Records for this task –
- - - - -

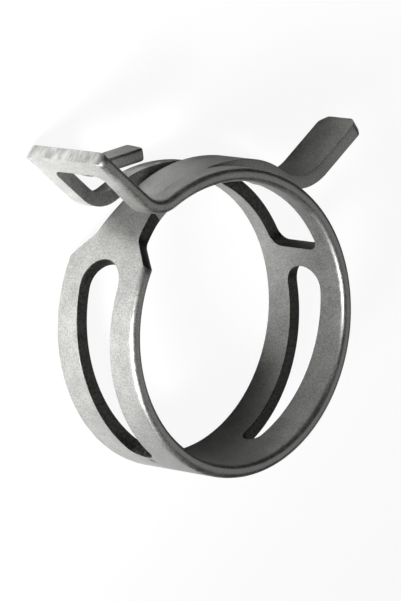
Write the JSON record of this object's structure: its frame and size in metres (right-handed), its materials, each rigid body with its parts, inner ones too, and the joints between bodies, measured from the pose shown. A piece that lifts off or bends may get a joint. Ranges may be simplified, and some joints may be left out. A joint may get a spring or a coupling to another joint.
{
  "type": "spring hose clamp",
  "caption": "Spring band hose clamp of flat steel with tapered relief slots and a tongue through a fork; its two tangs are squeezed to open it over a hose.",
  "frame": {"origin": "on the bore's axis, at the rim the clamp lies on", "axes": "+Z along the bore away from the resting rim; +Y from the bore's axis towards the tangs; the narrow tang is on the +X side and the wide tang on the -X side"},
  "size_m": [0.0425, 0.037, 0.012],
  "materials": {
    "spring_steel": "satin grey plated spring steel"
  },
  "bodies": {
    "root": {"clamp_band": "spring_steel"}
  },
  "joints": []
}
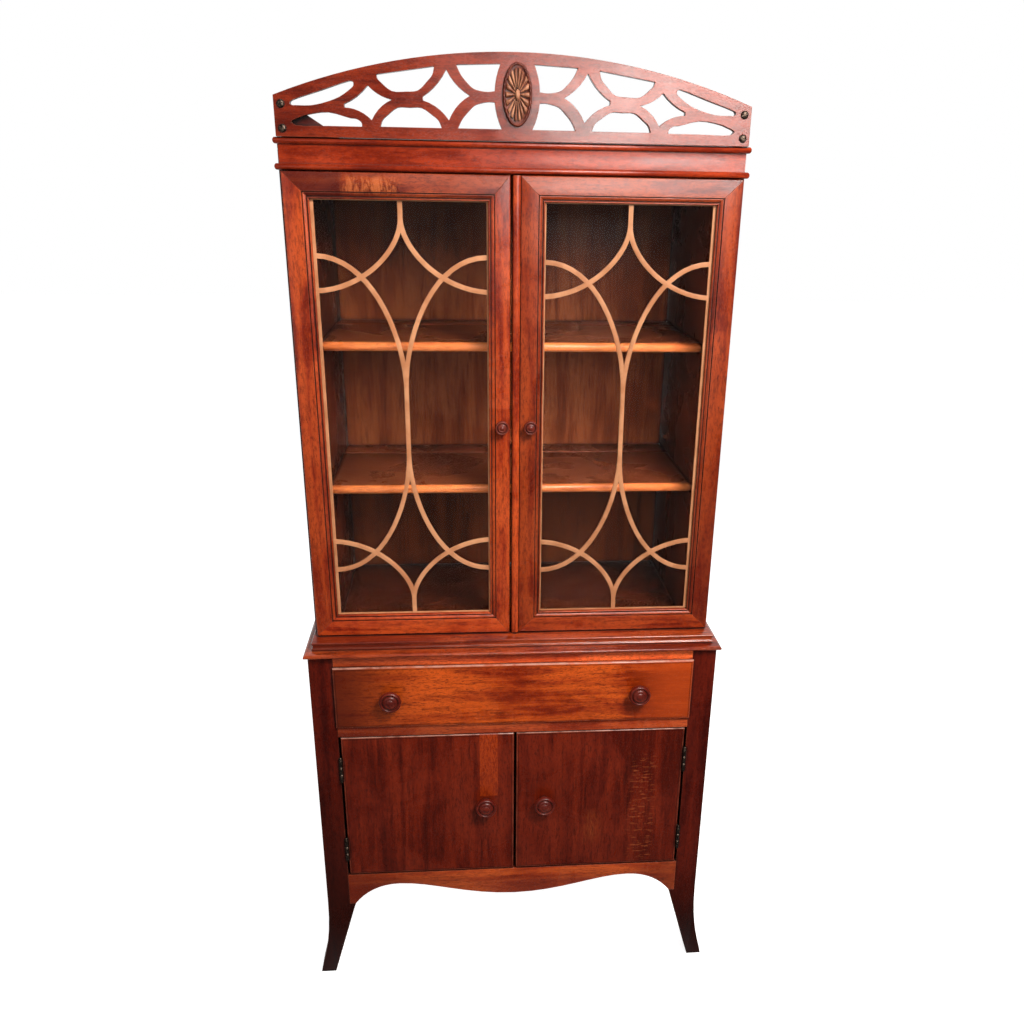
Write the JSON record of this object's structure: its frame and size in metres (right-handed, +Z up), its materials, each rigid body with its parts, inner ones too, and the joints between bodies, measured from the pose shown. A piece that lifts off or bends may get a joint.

- - - - -

Task statement – Copy out the whole listing, exactly as written.

Reply –
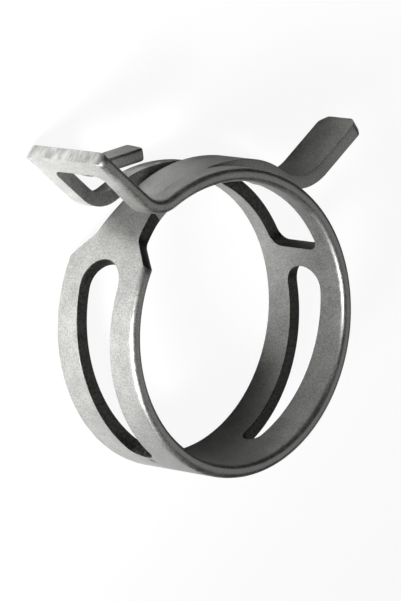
Write the JSON record of this object's structure: its frame and size in metres (right-handed), its materials, each rigid body with its parts, inner ones too, and the joints between bodies, measured from the pose shown. A piece that lifts off or bends may get a joint. Ranges may be simplified, and some joints may be left out. A joint may get a spring or a coupling to another joint.
{
  "type": "spring hose clamp",
  "caption": "Spring band hose clamp of flat steel with tapered relief slots and a tongue through a fork; its two tangs are squeezed to open it over a hose.",
  "frame": {"origin": "on the bore's axis, at the rim the clamp lies on", "axes": "+Z along the bore away from the resting rim; +Y from the bore's axis towards the tangs; the narrow tang is on the +X side and the wide tang on the -X side"},
  "size_m": [0.0425, 0.037, 0.012],
  "materials": {
    "spring_steel": "satin grey plated spring steel"
  },
  "bodies": {
    "root": {"clamp_band": "spring_steel"}
  },
  "joints": []
}
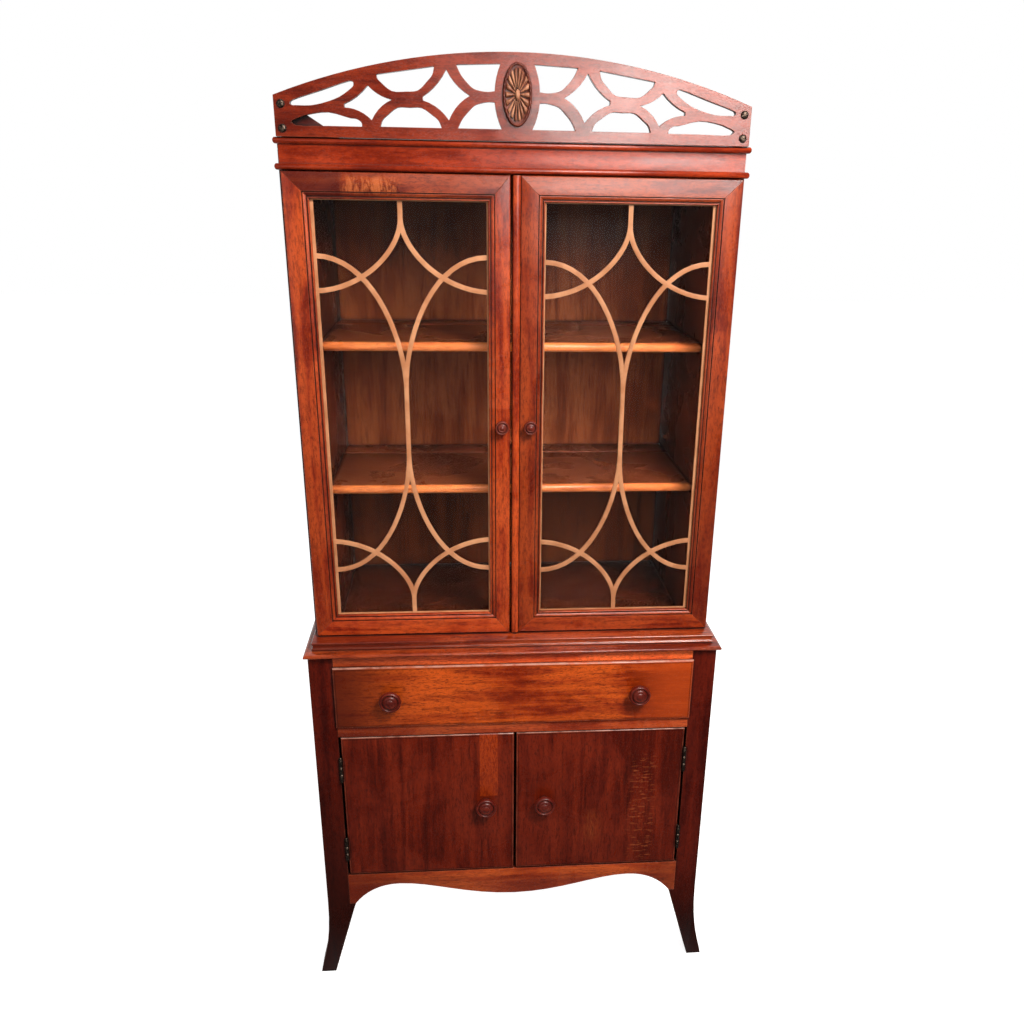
Write the JSON record of this object's structure: its frame and size in metres (right-handed, +Z up), its materials, each rigid body with its parts, inner ones too, and the joints between bodies, measured from the pose shown. A piece that lifts off or bends may get a joint.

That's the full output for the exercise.